Which brings me to a near-tragedy: people in the church started to get discouraged and, despite his usual optimistic nature, so did Tom. All the nay-saying finally took its toll on him like a boxer nearing the end of a long, hard-fought match. One of his elders was trying to buck him up like a coach in the corner between rounds. “Won’t it be great when we have 100 people come to church? Then we can think about building that new church and you can move in here,” the elder said. But Tom responded: “The day we have 100 people come to this church will be the day I have a chicken dinner on the roof.”
Which brings me back to the beginning of this story. On February 15, 1987 (the day my sister and her husband dedicated their four oldest children) over 100 people attended. It blew us all away. Naturally, we didn’t have a chicken dinner waiting in the wings that day, so we had to postpone that part of the deal. Instead, we made a dinner appointment for the church’s anniversary celebration. After church that day, Tom climbed the ladder and tottered over to the table which was being steadied by the blue-suited elder. He took his seat, tucked his napkin into his collar and, with knife and fork in hand several feet above the ground, ate his chicken dinner (which by that time had gotten cold). He smiled and laughed and so did everyone else that afternoon as we looked up to him, shielding our eyes from the bright sun.

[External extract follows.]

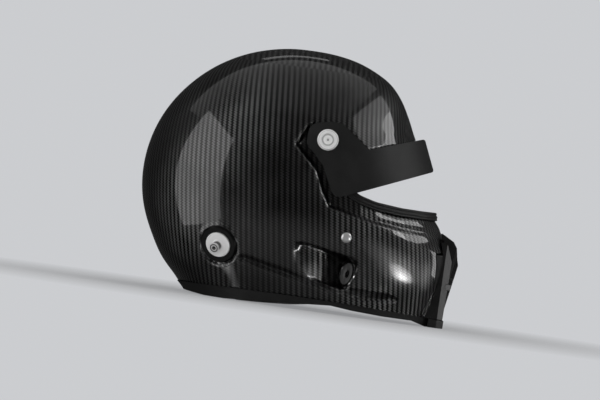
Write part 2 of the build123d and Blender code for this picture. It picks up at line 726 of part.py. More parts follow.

Last I heard, Tom was pastoring a troubled church in some inner city. When I heard that, it occurred to me that the city suits a guy like Tom much better than ministry in Circle Pines—a town that you could call “recently rural” in an average Midwestern state. Tom no more fit in Circle Pines than a lion suits your living room. He’s just too big and wild for a place like Circle Pines. But (bless him, Lord!) while he was there, he ministered as a true servant of the Living God: with a huge heart and a sweaty face.